Consider how a game becomes “high art” in gamer culture. The means by which we judge which ten year old game is significant is mostly artificial. Critics just choose games that they will then discuss in a more complex fashion. Using Shadow of the Colossus as an example, a blogger named Vanderblade explains how gaming websites elevated the game’s status. He comments, “Whether or not a videogame is highbrow depends largely on if the gaming community positions it and defines it as such. In the case of Shadow of the Colossus, the discourse surrounding the game clearly identifies it as culturally superior to most other games.” Although that specific example deals with the vagaries of highbrow video games, it also explores the same mechanism by which gamers select whether something is casual or hardcore.

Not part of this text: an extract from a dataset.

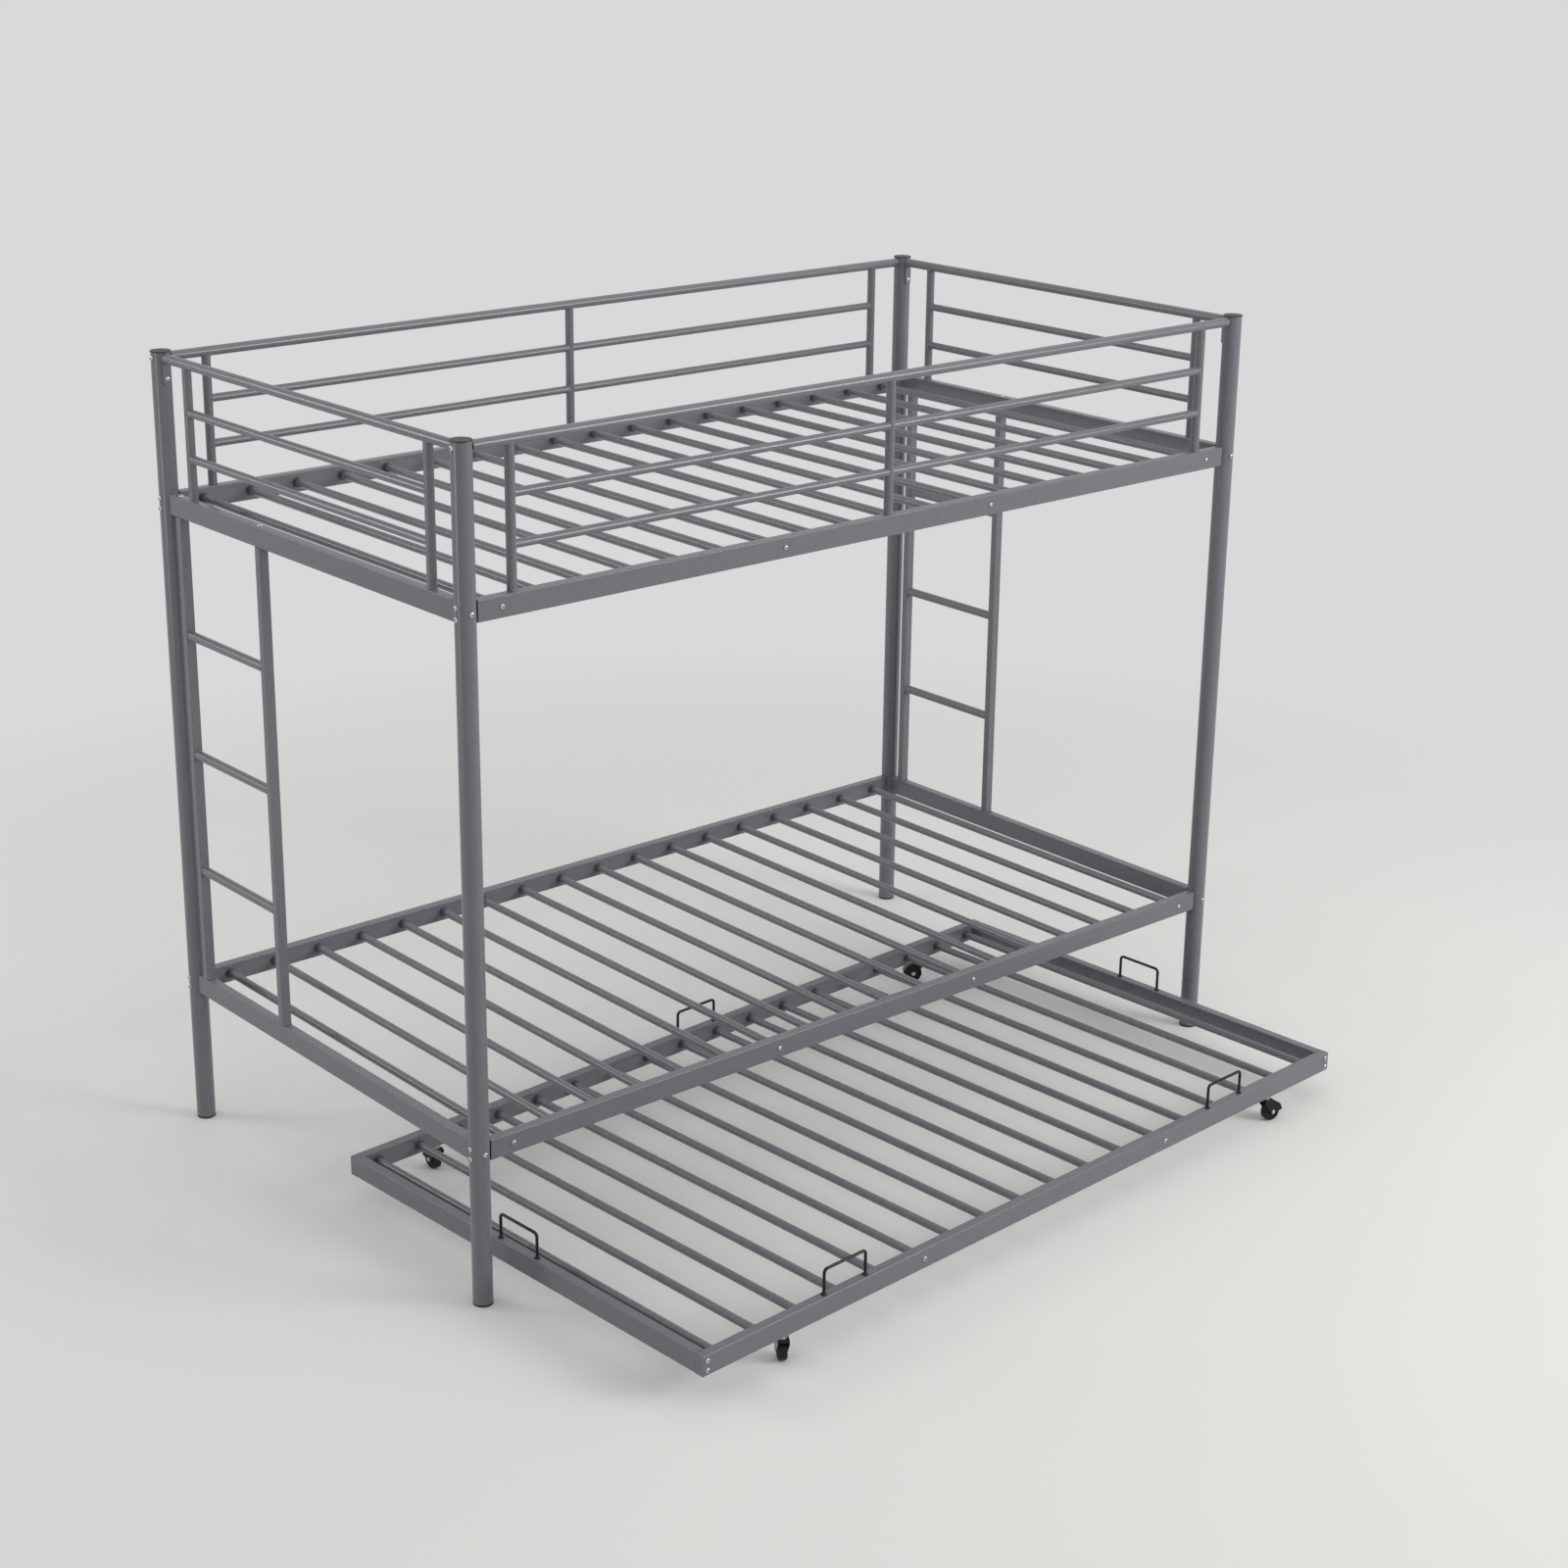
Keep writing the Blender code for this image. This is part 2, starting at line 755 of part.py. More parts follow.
# The trundle
build_trundle_frame()
build_bails()
build_caster("front_left", -caster_x, -trundle_side_y, front_left_swivel)
build_caster("front_right", caster_x, -trundle_side_y, front_right_swivel)
build_caster("rear_left", -caster_x, trundle_side_y, rear_left_swivel)
build_caster("rear_right", caster_x, trundle_side_y, rear_right_swivel)
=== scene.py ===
"""Metal bunk bed with a rolling trundle: the finished look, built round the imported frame.

Metres, in the frame's own axes: +X along the bed, +Y to the rear, +Z up.
"""

import json
import math

import bpy
from mathutils import Matrix, Vector


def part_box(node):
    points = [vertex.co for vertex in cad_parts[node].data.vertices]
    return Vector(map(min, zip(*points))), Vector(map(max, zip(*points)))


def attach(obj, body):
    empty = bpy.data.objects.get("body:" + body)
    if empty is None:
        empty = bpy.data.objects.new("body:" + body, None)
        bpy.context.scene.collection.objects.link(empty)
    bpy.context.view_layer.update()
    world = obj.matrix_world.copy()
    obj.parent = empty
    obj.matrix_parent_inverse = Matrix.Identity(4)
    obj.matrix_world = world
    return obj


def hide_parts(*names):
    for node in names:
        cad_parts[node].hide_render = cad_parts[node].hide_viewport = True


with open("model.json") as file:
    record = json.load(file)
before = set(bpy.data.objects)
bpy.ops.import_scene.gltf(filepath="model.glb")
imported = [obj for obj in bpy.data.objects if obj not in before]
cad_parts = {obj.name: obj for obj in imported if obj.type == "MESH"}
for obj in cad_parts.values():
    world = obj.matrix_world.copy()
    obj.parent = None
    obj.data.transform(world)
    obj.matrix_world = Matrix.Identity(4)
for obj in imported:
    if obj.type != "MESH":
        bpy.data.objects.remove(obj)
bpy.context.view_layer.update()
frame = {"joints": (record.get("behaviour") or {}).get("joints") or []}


# Studio. A pale floor runs out into a cooler pale backdrop a few metres from the bed.
# One wide soft lamp hangs overhead, two stand at the front right and two at the left. The
# camera looks down over the front left corner, as in the photograph.
camera_place = Vector((-3.51906, -3.97372, 2.59613))
camera_heading = -0.70993
camera_tilt = -0.32793
camera_roll = 0.00942
camera_lens = 63.73
camera_sensor = 36
camera_shift = (0.01581, -0.02002)

floor_width = 120.0
floor_colour = (0.772, 0.760, 0.728)
backdrop_colour = (0.690, 0.693, 0.693)
floor_ends_at = 1.7
backdrop_starts_at = 3.6
sky_colour = (0.95, 0.975, 1.0)
sky_strength = 0.53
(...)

We just make it up.
Video games have very recently attained their moment in the mainstream spotlight and the reaction is just starting to turn hostile. An example of a typical hardcore rant against casual games at Good Gear Guide places the blame squarely on Nintendo and the Wii for the downfall of video games. The author rants, “Call it a fad or a gimmick if you will, but this is exactly what the masses want — and they’re gatecrashing the party in their millions. Nintendo’s “come one, come all” approach to gaming has revolutionized our once-insular industry, with grannies, girlfriends and non-gamers all getting in on the action.” The hipster tone begins to set in once the article defines anything as hardcore that is not a “casual/party” game or put more colloquially, whatever is not mainstream. The symptoms of this do not just relate to Nintendo games either. The Halo 3 backlash is taking on somewhat mythic proportions as posters and message boards continue to complain that the game is not worthy of its popularity. Whatever your opinion on the game, a title doesn’t host over one billion multiplayer matches because it’s doing something wrong. Ultimately, the hardcore gamer will probably fall into the same cultural cycle as the hipster as it repudiates what is mainstream for the sake of remaining against such a culture. As Horning at PopMatters dryly jokes, “One can’t be against hipsters. Hipsterism consists of its own repudiation. Recognizing the existence of hipsters to a certain degree makes one a hipster.” One could easily say the same about hardcore gamers.